7 Triggers That Signal You’re Ready for a Paid Tool

Paying for SCA makes sense when vulnerability management becomes a recurring business process rather than an occasional scan.

  1. You have more than 3 applications to monitor. Manual scanning becomes messy when each app has different languages, owners, and deployment timelines.
  2. You have compliance requirements. SOC 2, PCI DSS, ISO 27001, HIPAA, and enterprise security reviews all require evidence, not just CLI output.
  3. You had a vulnerability that was not caught in time. If a known CVE affected production before anyone noticed, you need continuous monitoring.
  4. Your team is growing beyond 3 developers. More developers means more dependencies, more pull requests, and more ownership questions.
  5. You are losing time to manual CVE research. Developers should not spend hours finding affected versions, fixed versions, and upgrade commands.
  6. An enterprise client asked about your security posture. Paid tools make it easier to show dashboards, history, and remediation evidence.
  7. You are approaching a security audit. Audit preparation is much easier when vulnerability history and fix evidence already exist.
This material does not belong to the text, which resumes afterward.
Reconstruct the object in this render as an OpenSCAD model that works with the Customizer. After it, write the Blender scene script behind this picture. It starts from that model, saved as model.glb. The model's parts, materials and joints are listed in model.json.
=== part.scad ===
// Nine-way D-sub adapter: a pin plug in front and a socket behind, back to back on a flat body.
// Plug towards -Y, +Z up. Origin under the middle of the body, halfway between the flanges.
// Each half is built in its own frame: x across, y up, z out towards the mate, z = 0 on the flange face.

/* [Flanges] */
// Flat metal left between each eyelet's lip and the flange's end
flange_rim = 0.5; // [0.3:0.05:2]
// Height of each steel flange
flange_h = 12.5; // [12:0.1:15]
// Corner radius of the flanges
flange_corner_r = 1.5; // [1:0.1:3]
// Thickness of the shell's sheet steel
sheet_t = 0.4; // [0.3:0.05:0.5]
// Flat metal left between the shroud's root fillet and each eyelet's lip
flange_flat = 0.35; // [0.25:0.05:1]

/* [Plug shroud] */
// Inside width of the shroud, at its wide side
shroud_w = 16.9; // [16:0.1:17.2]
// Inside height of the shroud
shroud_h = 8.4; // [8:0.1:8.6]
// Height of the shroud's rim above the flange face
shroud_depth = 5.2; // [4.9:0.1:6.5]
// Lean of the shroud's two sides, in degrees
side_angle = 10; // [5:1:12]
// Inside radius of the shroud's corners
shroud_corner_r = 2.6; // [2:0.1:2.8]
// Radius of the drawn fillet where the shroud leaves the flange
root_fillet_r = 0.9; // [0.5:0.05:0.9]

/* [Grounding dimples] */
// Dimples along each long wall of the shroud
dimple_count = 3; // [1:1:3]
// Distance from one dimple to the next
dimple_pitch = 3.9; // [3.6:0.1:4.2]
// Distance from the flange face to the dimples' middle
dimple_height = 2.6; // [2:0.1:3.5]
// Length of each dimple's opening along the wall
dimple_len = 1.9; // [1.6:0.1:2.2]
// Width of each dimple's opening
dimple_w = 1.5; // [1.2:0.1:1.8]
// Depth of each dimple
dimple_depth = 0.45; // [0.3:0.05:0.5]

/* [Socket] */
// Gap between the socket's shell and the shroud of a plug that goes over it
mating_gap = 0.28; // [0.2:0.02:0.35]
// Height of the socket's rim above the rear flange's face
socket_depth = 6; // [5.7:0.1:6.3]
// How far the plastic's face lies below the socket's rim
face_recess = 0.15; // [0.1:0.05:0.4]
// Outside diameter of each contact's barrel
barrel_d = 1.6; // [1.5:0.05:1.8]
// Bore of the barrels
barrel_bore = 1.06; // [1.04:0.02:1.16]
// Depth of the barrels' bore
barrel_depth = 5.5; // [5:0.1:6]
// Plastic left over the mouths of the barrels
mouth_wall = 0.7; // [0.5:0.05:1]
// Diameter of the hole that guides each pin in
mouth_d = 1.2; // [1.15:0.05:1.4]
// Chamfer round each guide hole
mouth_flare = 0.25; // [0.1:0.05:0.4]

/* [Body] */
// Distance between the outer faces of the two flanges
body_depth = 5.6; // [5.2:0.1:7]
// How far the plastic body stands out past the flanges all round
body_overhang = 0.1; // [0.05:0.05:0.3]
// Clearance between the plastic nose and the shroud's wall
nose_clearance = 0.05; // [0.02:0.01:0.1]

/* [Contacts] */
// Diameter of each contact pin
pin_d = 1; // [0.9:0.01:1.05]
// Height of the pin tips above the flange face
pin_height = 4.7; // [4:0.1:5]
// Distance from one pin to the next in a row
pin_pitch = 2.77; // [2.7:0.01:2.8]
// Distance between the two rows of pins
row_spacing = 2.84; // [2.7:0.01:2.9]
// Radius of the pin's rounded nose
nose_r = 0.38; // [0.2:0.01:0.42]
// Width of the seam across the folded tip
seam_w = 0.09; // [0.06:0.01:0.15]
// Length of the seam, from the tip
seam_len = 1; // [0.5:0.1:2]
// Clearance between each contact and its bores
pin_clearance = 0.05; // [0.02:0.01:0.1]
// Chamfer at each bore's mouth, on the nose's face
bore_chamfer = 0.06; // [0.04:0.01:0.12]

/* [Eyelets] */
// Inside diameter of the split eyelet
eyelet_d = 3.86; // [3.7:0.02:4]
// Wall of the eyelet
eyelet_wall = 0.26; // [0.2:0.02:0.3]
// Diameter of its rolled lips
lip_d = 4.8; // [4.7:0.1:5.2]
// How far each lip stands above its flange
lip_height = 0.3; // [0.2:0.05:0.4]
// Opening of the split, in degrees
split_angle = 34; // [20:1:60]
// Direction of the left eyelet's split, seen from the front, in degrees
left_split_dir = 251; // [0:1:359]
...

These triggers do not mean free tools are bad. They mean your organization has crossed from “we need scanning” into “we need vulnerability management.”

If You’re Not Ready to Pay — The Best Free Stack

If you are not ready to pay, you can still build a strong free open source security tool stack. The best setup depends on your ecosystem, but a practical baseline looks like this:

  • GitHub repositories: Enable Dependabot alerts and Dependabot security updates.
  • JavaScript: Run npm audit or pnpm audit in CI.
  • Python: Run pip-audit in CI.
  • Go: Run govulncheck ./....
  • Containers: Scan images with Trivy or Grype.
  • Multi-ecosystem projects: Add OSV-Scanner.
  • Monthly review: Review critical and high vulnerabilities manually.
  • Simple spreadsheet: Track owner, severity, status, and fix date until you outgrow it.
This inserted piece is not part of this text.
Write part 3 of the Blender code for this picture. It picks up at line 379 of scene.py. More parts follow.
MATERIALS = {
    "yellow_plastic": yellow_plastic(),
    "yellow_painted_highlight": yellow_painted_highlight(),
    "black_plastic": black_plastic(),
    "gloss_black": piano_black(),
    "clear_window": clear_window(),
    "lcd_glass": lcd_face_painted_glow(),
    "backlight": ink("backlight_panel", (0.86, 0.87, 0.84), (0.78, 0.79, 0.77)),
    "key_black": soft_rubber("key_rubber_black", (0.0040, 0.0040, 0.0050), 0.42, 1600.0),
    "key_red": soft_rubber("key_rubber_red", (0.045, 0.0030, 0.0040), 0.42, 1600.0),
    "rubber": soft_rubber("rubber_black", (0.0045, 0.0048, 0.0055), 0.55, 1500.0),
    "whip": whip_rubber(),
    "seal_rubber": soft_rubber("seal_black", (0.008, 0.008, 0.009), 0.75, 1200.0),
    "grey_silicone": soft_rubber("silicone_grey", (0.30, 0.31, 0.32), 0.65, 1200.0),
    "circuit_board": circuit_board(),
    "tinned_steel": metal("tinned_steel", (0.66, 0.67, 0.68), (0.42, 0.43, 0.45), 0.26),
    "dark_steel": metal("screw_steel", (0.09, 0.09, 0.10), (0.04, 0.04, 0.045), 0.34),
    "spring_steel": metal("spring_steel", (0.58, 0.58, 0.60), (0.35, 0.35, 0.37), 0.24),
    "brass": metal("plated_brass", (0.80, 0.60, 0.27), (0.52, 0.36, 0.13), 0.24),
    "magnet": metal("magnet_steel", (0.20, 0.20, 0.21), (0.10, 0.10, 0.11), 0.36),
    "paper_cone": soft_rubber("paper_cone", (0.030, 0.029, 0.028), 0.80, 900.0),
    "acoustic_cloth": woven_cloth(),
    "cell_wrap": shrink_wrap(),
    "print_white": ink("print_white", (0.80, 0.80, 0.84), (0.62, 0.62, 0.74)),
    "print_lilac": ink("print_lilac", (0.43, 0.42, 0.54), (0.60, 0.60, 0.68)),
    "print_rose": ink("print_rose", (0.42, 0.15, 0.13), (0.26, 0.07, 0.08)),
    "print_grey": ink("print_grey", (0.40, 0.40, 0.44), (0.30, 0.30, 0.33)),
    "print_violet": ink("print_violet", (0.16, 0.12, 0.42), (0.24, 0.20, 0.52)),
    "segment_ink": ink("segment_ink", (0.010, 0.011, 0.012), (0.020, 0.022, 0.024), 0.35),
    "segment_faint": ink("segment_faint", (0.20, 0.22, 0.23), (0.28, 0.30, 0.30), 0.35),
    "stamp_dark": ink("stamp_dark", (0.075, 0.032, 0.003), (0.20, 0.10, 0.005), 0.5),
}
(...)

The Go project recommends regularly scanning dependencies with govulncheck to identify, prioritize, and address vulnerabilities. Grype can scan container images, filesystems, and SBOMs for known vulnerabilities, including OS and language-specific packages.

This free stack is good enough for many early teams. The key is consistency. A free tool that runs every week is better than an expensive tool nobody checks.

When Paid SCA Tools Make Sense

Paid SCA tools make sense when the cost of coordination becomes bigger than the subscription. The value is not only vulnerability detection. The value is automation, prioritization, evidence, and time saved.

A paid SCA tool usually gives you:

  • Continuous dependency monitoring.
  • Alerts when new CVEs affect existing applications.
  • Dashboard across multiple apps.
  • Fix guidance and safe upgrade versions.
  • Remediation commands where available.
  • Jira or issue tracker integration.
  • Vulnerability history and trends.
  • SBOM upload and monitoring.
  • Compliance reporting and audit trail.
  • Team workflow for assignment and remediation.

For a small startup with one product, the free stack may be enough. For a SaaS company preparing for SOC 2, a fintech approaching PCI DSS review, a healthcare product handling sensitive data, or a vendor answering enterprise security questionnaires, paid SCA usually saves time and reduces risk.

How Vulert Fits the Paid SCA Category

Vulert is a Software Composition Analysis tool that monitors open-source dependencies for security vulnerabilities. It analyzes manifest files and SBOMs to detect known vulnerabilities across direct and transitive dependencies.

Vulert is useful when a team wants a paid experience without adding repository access or complex setup. Teams can upload manifest files and SBOMs, get instant vulnerability reports, receive fix guidance, and continuously monitor dependencies for new CVEs.

Vulert supports files such as package-lock.json, yarn.lock, pnpm-lock.yaml, composer.lock, Gemfile.lock, go.mod, pom.xml, requirements.txt, gradle.lockfile, Pipfile.lock, sbom.json, bom.json, spdx.json, and CycloneDX/SPDX SBOMs.

It also provides exact versions to upgrade to, CLI commands where available, Dependency Health grouping, Jira integration, vulnerability history, trend reports, and continuous alerts. These features help answer the question: when to pay for SCA? The answer is when you need the workflow around vulnerability management, not just a scan result.

Key Takeaways

  • Free SCA tools are real and useful: Dependabot, OWASP Dependency-Check, Trivy, Grype, OSV-Scanner, npm audit, pip-audit, and govulncheck all provide value.
  • Free tools are best for scanning: They are strong for one-time checks, CI/CD integration, and known vulnerability detection.
  • Paid tools are best for workflow: Continuous monitoring, dashboards, fix guidance, assignments, and audit history are where paid tools help most.
  • Developer time is the hidden cost: A “free” scanner can become expensive if engineers spend hours maintaining it and researching CVEs.
  • Use free tools until you outgrow them: Paying makes sense when you have multiple apps, compliance needs, enterprise customers, or manual triage pain.
  • Vulert helps teams move from scanning to monitoring: Upload manifests or SBOMs, detect vulnerable dependencies, and get fix guidance quickly.

Frequently Asked Questions

1. Is there a completely free SCA tool?

Yes. There are many free SCA tools, including OWASP Dependency-Check, OSV-Scanner, Trivy, Grype, govulncheck, npm audit, pip-audit, cargo audit, and Dependabot for GitHub workflows. The tradeoff is that free tools often require more manual setup, maintenance, reporting, and triage.

2. What does a paid SCA tool give me that free ones don’t?

A paid SCA tool usually adds continuous monitoring, dashboards across applications, fix guidance, Jira integration, vulnerability history, audit reports, trend tracking, SBOM monitoring, and alerts when new CVEs affect existing applications.

3. Can Vulert replace free SCA tools?

Vulert can replace or complement free tools when teams want continuous monitoring, fix guidance, SBOM uploads, dashboards, Jira integration, and vulnerability history. Some teams still keep free CLI tools in CI while using Vulert for monitoring and reporting.